One of Britain’s most prolific artists, Ryan Gander is known for creating playful, engaging works in a range of mediums, from installation and sculpture, to performative lectures, films, drawings, publications and inventions.
Gander is interested in and inspired by the world. He notices things very closely and is alert to the possibilities of the everyday. Gander’s practice is preoccupied with design, play, creativity, and imagination, and it is these principles that connect directly with Gander’s lack of disciplinarily.
Gander’s practice is conceptual and his modes of production often start with an idea or a question, where he then creates narratives around his objects and installations that interrelate and are a combination of fact and fiction. These narratives are often personal, involving details and stories about his own life and people in it; or cultural, often deconstructing “popular notions and rebuilding them in new ways”. Instead of imposing rules or limitations around which to make work, he begins the making process with an investigation.
Adrastus Collection’s most recent addition And what if no one believes this truth? (2014) is a homemade calendar that is put together in a DIY manner. It is mounted on the gallery wall with a metal arch lever, and is printed in black and white on laser printed A4 paper. On each page there is a date and a month alongside notes, images and photographs from Ryan Gander’s notebooks. These notes and images range from Gander’s research and ideas for artworks to general “to do” lists.

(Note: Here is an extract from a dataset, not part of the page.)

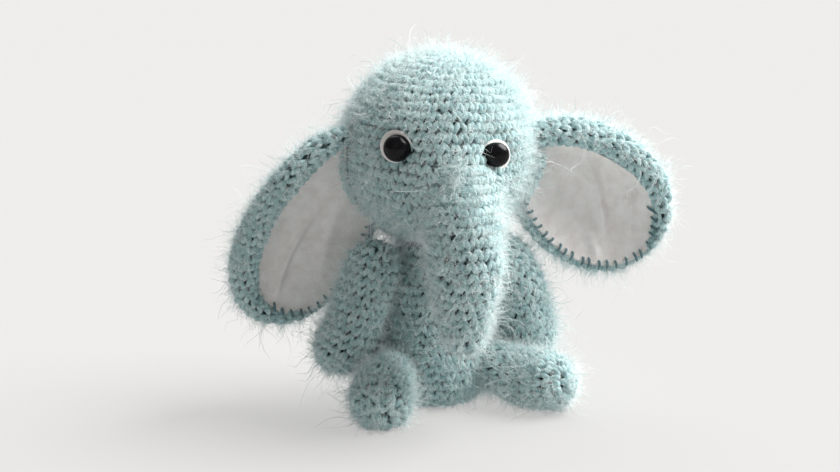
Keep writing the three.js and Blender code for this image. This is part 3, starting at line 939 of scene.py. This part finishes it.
class EarBack:
    """The back of an ear as a skin, whose s runs from its middle to its edge."""

    def __init__(self, ear):
        self.ear = ear
        self.length = (ear.length + EAR_ROOT + ear.width) / 4

    def girth(self, s):
        return 2 * math.pi * s

    def at(self, s, angle, lift=0.0):
        s, angle, lift = np.broadcast_arrays(s, angle, lift)
        uneven = EAR_LUMP * lumps(np.stack([s, angle * 6, s], -1), 11, 5)
        point, normal = self.ear.at(s / self.length, angle, -EAR_THICKNESS / 2 - lift - uneven)
        return point, -normal


def ear_roll(ear):
    """The rolled edge as a skin along the outline, open at the root."""
    angle = np.linspace(EAR_OPENING, 2 * math.pi - EAR_OPENING, 160)
    radius = ear.roll_radius(angle)
    centre, _ = ear.at(ear.edge_share(angle, radius * 0.9), angle, radius * 0.55)
    run = run_of(centre)
    even = np.interp(np.linspace(0, run[-1], 40), run, radius)
    return Skin(centre, round_profile(even, run[-1]), ear.front, lump=0.25)


def felt_inset(ear, angle):
    """How far inside the outline the felt ends, and how thick the roll is there, from 0 to 1.

    The felt ends against the roll on top, and over the thin edge at the bottom.
    """
    radius = ear.roll_radius(angle)
    thick = np.clip((radius - ROLL_RADIUS - FELT_CHANGE[0]) / FELT_CHANGE[1], 0, 1)
    beside_roll = FELT_BESIDE[0] * radius + FELT_BESIDE[1]
    return FELT_MARGIN + (beside_roll - FELT_MARGIN) * thick * thick * (3 - 2 * thick), thick


def felt_edge(ear, angle):
    """The share at which the felt ends."""
    return ear.edge_share(angle, felt_inset(ear, angle)[0])


def felt_lift(ear, share, angle):
    """The felt's soft creases, and the lip that its edge makes on the roll."""
    edge_p, edge_q = ear.outline(angle)
    middle = (ear.length - EAR_ROOT) / 2
    p, q = middle + share * (edge_p - middle), share * edge_q
    lift = 0.0
    for at_p, at_q, turn, width, height, reach in CREASES[ear.side]:
        x, y = p - at_p * ear.length, q - at_q * ear.width
        along = x * math.cos(turn) + y * math.sin(turn)
        across = y * math.cos(turn) - x * math.sin(turn) + CREASE_CURVE * along**2
        lift = lift + height * np.exp(-((across / width) ** 2) - (along / reach) ** 4)
    rim = share / felt_edge(ear, angle)
    thick = felt_inset(ear, angle)[1]
    lip = LIP * ear.roll_radius(angle) * thick * rim**26
    return lift + lip + EDGE_RISE * (1 - thick) * rim**10


def whip_stitches(ear, seed):
    """Short slanted stitches of yarn over the felt's edge."""
    own = np.random.default_rng(seed)
    angle = np.linspace(WHIP_OPENING, 2 * math.pi - WHIP_OPENING, 400)
    edge, _ = ear.at(felt_edge(ear, angle), angle)
    run = run_of(edge)
    count = int(run[-1] / WHIP_SPACING)
    at = np.interp((np.arange(count) + own.uniform(0.3, 0.7, count)) * WHIP_SPACING, run, angle)
    at = at[ear.roll_radius(at) < WHIP_THIN_ROLL]
    size = own.uniform(0.8, 1.15, len(at))[:, None]
    slant = own.normal(1, 0.25, len(at))[:, None] / ear.width * 2
    angles = at[:, None] + WHIP_SHAPE[None, :, 1] * slant
    inwards = felt_inset(ear, angles)[0] + WHIP_SHAPE[None, :, 0] * size
    lift = EAR_THICKNESS / 2 + FELT_THICKNESS + WHIP_SHAPE[None, :, 2] + WHIP_LIFT
    point, normal = ear.at(ear.edge_share(angles, inwards), angles, lift)
    radius = np.broadcast_to(WHIP_RADII, point.shape[:2])
    return point, radius, normal


def make_lining(ear, body, turn):
    """The felt sheet on the front of an ear."""
    rows = np.linspace(0.012, 1, 44)[:, None]
    share = rows * felt_edge(ear, turn)
    puff = FELT_PUFF * np.sqrt(np.clip(1 - rows**6, 0, 1))
    lift = EAR_THICKNESS / 2 - FELT_SUNK + felt_lift(ear, share, turn) + puff
    top, _ = ear.at(share, turn, lift + FELT_THICKNESS)
    under, _ = ear.at(share[::-1], turn, lift[::-1])
    sheet = loft(f"{body}_lining", np.concatenate([top, under]), [FELT])
    finish_piece(sheet, body, (f"{ear.side}_ear_felt",))


def make_ear(side, seed):
    """One ear: its fabric, rolled edge, back, fuzz, felt lining and the stitches round it."""
    own = np.random.default_rng(seed)
    ear = Ear(side)
    body = f"{side}_ear"
    turn = np.linspace(0, 2 * math.pi, 128, endpoint=False)[None]
    shares = np.linspace(0.02, EAR_CORE_REACH, 16)
    front, _ = ear.at(shares[:, None], turn, EAR_THICKNESS / 2 - EAR_CORE_INSET[0])
    back, _ = ear.at(shares[::-1, None], turn, -EAR_THICKNESS / 2 + EAR_CORE_INSET[1])
    # The ear's core takes the same dark colour, painted shade between its stitches.
    core = loft(f"{body}_fabric", np.concatenate([front, back]), [SHADE_FABRIC])
    finish_piece(core, body, replaces=(f"{side}_ear_panel",))

    roll, behind = ear_roll(ear), EarBack(ear)
    edge_strands = stitches(roll, 0.5, roll.length - 0.5, None, seed)
    back_strands = stitches(behind, 1.2, behind.length - 0.6, None, seed + 1)
    finish_piece(add_yarn(f"{body}_edge_stitches", edge_strands), body)
    finish_piece(add_yarn(f"{body}_back_stitches", back_strands), body)
    # The rolled edge's core is dark with the same painted shade.
    roll_core = add_fabric(f"{body}_edge_fabric", roll, 0.3, roll.length - 0.3, 120, 14, ROLL_DEPTH)
    finish_piece(roll_core, body)

    middle = ear.at(0.0, 0.0)[0]
    inwards = unit(middle - edge_strands[0][:, 2]) + 0.6 * ear.front
    open_side = (edge_strands[2][:, 2] * inwards).sum(-1) < OPEN_SIDE
    edge_strands = [a[open_side] for a in edge_strands]
    for label, strands in (("edge", edge_strands), ("back", back_strands)):
        for obj in fuzz(f"{body}_{label}_halo", strands, own, EAR_FUZZ):
            finish_piece(obj, body)

    make_lining(ear, body, turn)
    sewing = add_yarn(f"{body}_whip_stitches", whip_stitches(ear, seed + 3), SEWING)
    finish_piece(sewing, body, replaces=(f"{side}_ear_stitch_yarn",))


make_ear("left", 31)
make_ear("right", 37)

# ---- Floor, light and camera, in metres ----
TARGET = Vector((0.0, -0.003, 0.0503))  # what the lights and the camera look at
FLOOR_HALF = 3
AZIMUTH = math.radians(-18)
ELEVATION = math.radians(12)
DISTANCE = 0.56
FOCAL_LENGTH = 81.6
SENSOR_WIDTH = 36
LENS_SHIFT = (-0.016667, -0.003571)


def add_light(name, kind, place, power, color, **settings):
    """A lamp that shines at the toy."""
    lamp = bpy.data.lights.new(name, kind)
    lamp.energy = power
    lamp.color = color
    for key, value in settings.items():
        setattr(lamp, key, value)
    obj = bpy.data.objects.new(name, lamp)
    obj.location = place
    obj.rotation_euler = (TARGET - Vector(place)).to_track_quat("-Z", "Y").to_euler()
    bpy.context.scene.collection.objects.link(obj)


add_light("window", "SUN", (0.8, -0.04, 0.86), 8.6, (1.0, 0.995, 0.985), angle=math.radians(50))
add_light("rim", "SUN", (0.3, 0.8, 0.75), 2.8, (1.0, 1.0, 1.0), angle=math.radians(60))
add_light("fill", "AREA", (-0.5, -0.6, 0.45), 0.4, (1.0, 0.98, 0.97), size=0.7)

world = bpy.data.worlds.new("studio")
world.use_nodes = True
background = world.node_tree.nodes["Background"]
background.inputs["Color"].default_value = (0.93, 0.91, 0.90, 1)
background.inputs["Strength"].default_value = 0.22
bpy.context.scene.world = world

TABLE_TOP = plain_material(
    "table_top", (0.13, 0.1285, 0.1265), 0.9, Specular_IOR_Level=0.0,
    Emission_Color=(0.97, 0.963, 0.95, 1), Emission_Strength=0.52,
)
floor_corners = [(FLOOR_HALF * x, FLOOR_HALF * y, 0) for x, y in ((-1, -1), (1, -1), (1, 1), (-1, 1))]
floor_mesh = bpy.data.meshes.new("floor")
floor_mesh.from_pydata(floor_corners, [], [(0, 1, 2, 3)])
floor_mesh.materials.append(TABLE_TOP)
floor = bpy.data.objects.new("floor", floor_mesh)
bpy.context.scene.collection.objects.link(floor)

lens = bpy.data.cameras.new("camera")
lens.lens = FOCAL_LENGTH
lens.sensor_width = SENSOR_WIDTH
lens.shift_x, lens.shift_y = LENS_SHIFT
level = math.cos(ELEVATION)
back = Vector((math.sin(AZIMUTH) * level, -math.cos(AZIMUTH) * level, math.sin(ELEVATION)))
camera = bpy.data.objects.new("camera", lens)
camera.location = TARGET + DISTANCE * back
camera.rotation_euler = (-back).to_track_quat("-Z", "Y").to_euler()
bpy.context.scene.collection.objects.link(camera)
bpy.context.scene.camera = camera
bpy.context.scene.view_settings.view_transform = "Standard"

The calendar is produced in an edition of 365, and each edition is named after a year and a date. If the work is purchased, the file is delivered on a USB so that the owner can reprint the pages annually. So, as Charles Richard said: “Don’t be fooled by the calendar. There are only as many days in the year as you make use of.”
Like the majority of Ryan Gander’s work, And what if no one believes this truth? (2014) questions what an art object is and how it functions. The crudely made calendar printed on photocopy paper begs to be picked up and leafed through, however the traditional gallery setting holds us back from reaching for it. The DIY nature of the calendar with Gander’s scrawls and scribbles, sits at odds with the stark walls of the white cube. It looks small and modest against the vastness of the gallery. The work could also be seen as a homage to the making and thinking processes behind an artwork.

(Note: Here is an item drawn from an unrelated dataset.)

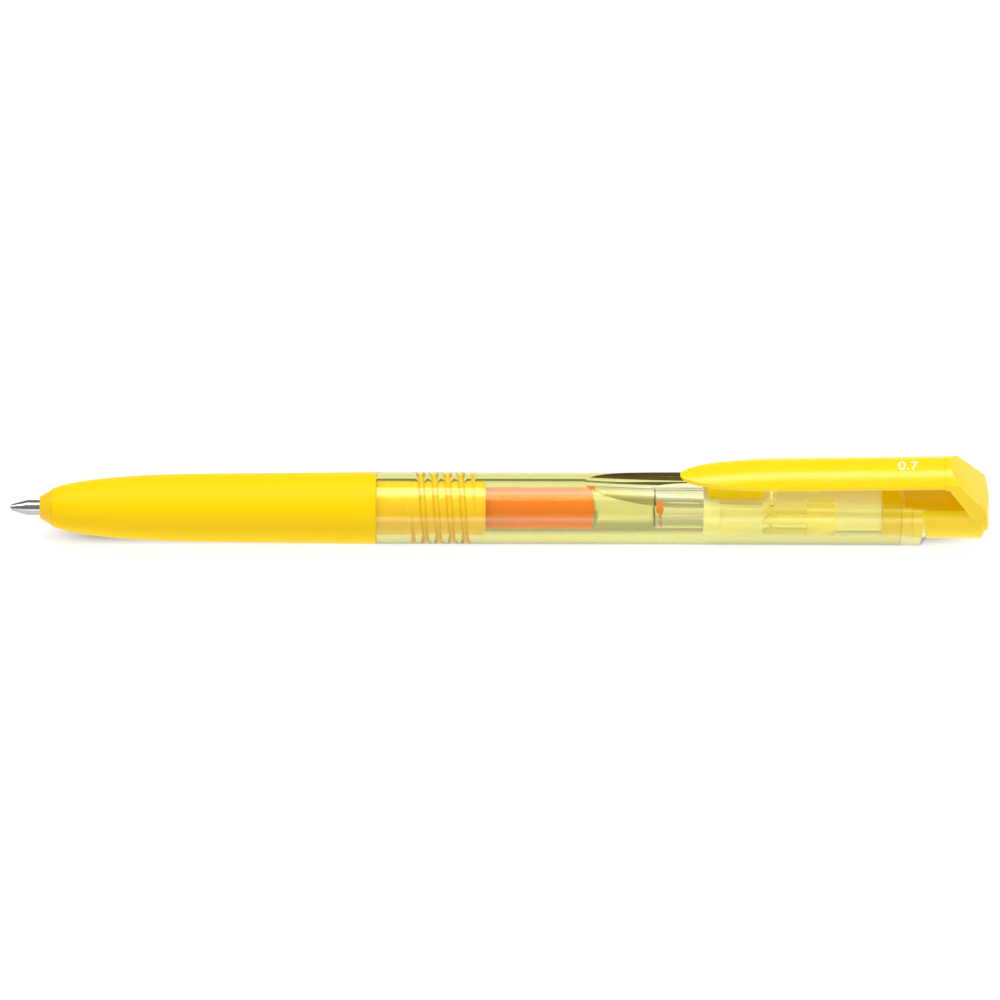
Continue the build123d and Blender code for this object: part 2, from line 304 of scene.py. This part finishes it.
def cut(piece, verts, faces):
    """Takes a closed shape away from a piece."""
    tool = placed("cutter", closed_mesh("cutter", verts, faces))
    modifier = piece.modifiers.new("cut", "BOOLEAN")
    modifier.object, modifier.operation, modifier.solver = tool, "DIFFERENCE", "EXACT"
    result = settled(piece)
    piece.modifiers.clear()
    piece.data = result
    bpy.data.objects.remove(tool)


def refined(node, body, mat, bevel, segments=3):
    """A CAD node's own shape with its hard edges rounded off."""
    mesh = frame["nodes"][node].data.copy()
    work = bmesh.new()
    work.from_mesh(mesh)
    bmesh.ops.remove_doubles(work, verts=work.verts, dist=2e-6)
    bmesh.ops.dissolve_limit(work, angle_limit=math.radians(1.0), verts=work.verts,
                             edges=work.edges)
    work.to_mesh(mesh)
    work.free()
    piece = placed(node + "_moulded", mesh)
    modifier = piece.modifiers.new("round", "BEVEL")
    modifier.width, modifier.segments = bevel * MM, segments
    modifier.limit_method, modifier.angle_limit = "ANGLE", math.radians(30)
    piece.data = settled(piece)
    piece.modifiers.clear()
    dress(piece, mat, 40)
    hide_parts(node)
    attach(piece, body)
    return piece


# ======== barrel ========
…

Although Gander’s practice is prolific, this artwork emphasizes the central role of narrative in his work. Known for his quirky, engaging and multi-faceted works, Gander is a storyteller and his artworks are inspired by his everyday and the world around him. Gander sees his role as an artist is not to create works that “pander to a spectator” but rather, push and provoke new and different ideas, allowing viewers to explore and make up their own minds. He is a morally conscious artist, interested in creating art that will contribute to art history and deep discussions around the notions of art making.

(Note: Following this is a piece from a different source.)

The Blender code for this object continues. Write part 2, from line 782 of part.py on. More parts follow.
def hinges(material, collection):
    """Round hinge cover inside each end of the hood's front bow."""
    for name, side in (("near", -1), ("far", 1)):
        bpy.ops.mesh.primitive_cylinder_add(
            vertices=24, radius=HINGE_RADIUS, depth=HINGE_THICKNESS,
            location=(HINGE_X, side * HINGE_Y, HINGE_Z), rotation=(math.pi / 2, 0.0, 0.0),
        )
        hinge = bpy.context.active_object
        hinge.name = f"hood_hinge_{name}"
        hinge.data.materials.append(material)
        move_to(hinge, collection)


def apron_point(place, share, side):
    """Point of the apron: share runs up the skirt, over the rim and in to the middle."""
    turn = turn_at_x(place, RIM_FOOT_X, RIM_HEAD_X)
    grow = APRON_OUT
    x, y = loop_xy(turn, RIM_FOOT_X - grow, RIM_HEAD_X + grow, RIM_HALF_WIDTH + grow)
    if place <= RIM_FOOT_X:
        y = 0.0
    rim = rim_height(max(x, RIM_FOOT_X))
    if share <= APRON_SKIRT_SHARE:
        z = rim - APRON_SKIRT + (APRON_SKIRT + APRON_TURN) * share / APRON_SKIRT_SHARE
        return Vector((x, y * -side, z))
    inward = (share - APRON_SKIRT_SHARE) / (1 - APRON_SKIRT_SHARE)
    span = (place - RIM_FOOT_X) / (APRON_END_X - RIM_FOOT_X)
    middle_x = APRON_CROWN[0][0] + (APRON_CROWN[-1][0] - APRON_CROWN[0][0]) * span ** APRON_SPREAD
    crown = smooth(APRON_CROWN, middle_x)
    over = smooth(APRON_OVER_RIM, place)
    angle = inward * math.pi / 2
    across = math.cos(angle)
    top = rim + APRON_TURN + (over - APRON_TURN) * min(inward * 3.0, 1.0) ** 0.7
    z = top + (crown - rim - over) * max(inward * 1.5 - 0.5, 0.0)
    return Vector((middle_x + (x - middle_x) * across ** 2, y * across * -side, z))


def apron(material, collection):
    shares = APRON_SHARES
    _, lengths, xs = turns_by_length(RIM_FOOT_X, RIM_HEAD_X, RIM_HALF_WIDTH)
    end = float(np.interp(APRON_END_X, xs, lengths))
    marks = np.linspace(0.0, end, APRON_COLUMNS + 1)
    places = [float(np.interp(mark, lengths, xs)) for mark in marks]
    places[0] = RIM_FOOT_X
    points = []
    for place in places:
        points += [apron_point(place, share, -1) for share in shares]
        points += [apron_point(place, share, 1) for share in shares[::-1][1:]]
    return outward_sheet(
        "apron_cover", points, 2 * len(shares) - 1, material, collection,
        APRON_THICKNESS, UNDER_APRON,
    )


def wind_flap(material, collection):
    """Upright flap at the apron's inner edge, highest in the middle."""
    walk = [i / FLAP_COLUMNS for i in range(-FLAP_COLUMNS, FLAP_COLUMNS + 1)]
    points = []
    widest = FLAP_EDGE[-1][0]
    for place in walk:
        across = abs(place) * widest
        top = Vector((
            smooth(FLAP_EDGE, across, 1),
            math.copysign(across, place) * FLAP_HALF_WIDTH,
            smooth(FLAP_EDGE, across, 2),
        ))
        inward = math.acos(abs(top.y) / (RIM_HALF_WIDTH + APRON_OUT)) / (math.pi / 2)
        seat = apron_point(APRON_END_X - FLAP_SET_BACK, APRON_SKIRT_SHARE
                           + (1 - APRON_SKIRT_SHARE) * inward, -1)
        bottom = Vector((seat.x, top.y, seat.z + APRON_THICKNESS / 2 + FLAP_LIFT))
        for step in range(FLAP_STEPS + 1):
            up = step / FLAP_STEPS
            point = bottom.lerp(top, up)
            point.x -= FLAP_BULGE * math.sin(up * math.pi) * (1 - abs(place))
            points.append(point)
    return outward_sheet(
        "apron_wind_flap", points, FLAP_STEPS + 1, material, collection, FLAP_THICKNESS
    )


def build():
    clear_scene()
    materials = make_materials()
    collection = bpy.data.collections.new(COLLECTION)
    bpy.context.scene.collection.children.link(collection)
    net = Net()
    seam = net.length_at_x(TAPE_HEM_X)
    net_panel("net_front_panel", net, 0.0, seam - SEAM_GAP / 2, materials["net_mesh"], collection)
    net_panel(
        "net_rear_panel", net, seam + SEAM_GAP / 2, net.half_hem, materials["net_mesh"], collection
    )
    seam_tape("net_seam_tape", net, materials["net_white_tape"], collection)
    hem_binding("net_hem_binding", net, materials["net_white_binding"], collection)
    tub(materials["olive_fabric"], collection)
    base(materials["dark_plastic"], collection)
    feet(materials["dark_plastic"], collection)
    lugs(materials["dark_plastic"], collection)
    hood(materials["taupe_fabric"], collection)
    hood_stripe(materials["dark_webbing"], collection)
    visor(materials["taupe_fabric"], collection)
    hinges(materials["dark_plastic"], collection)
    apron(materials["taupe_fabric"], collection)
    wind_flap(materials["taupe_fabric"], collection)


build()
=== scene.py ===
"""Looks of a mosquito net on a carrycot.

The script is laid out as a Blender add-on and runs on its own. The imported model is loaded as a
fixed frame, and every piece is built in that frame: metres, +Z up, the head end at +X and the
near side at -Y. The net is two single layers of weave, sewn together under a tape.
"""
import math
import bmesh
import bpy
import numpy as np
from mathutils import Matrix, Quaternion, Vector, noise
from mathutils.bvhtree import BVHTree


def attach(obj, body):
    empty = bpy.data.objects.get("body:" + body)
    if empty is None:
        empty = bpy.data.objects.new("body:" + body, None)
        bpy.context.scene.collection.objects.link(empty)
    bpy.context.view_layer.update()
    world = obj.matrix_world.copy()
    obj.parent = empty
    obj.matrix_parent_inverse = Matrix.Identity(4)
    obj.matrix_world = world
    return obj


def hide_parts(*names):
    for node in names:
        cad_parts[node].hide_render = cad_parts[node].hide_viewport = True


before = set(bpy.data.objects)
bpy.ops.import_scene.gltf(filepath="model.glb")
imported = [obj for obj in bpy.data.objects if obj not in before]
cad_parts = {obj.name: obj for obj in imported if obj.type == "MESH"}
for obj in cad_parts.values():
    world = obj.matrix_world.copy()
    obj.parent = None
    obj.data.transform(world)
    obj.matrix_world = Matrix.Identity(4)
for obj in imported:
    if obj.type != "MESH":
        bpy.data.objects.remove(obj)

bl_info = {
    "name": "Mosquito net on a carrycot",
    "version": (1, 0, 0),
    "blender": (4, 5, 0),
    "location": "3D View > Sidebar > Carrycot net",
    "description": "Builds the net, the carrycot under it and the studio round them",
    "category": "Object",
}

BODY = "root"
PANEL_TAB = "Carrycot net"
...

Ryan Gander was born in Chester, England, in 1966. He completed a Bachelor of Interactive Arts at Manchester Metropolitan University, Manchester, in 1999 and then completed a Post-Graduate Research degree at the Jan van Eyck Akademie, Maastricht in the Netherlands. Ryan Gander has exhibited widely internationally, including most recently at The National Trust, London, UK; Manchester City Art Gallery, Manchester, UK; Taro Nasu Gallery, Tokyo, Japan; and the Palais de Tokyo, Paris, France. Gander also completed a research residency at the Rijksakademie in Amsterdam. Ryan Gander lives and works between London and Suffolk.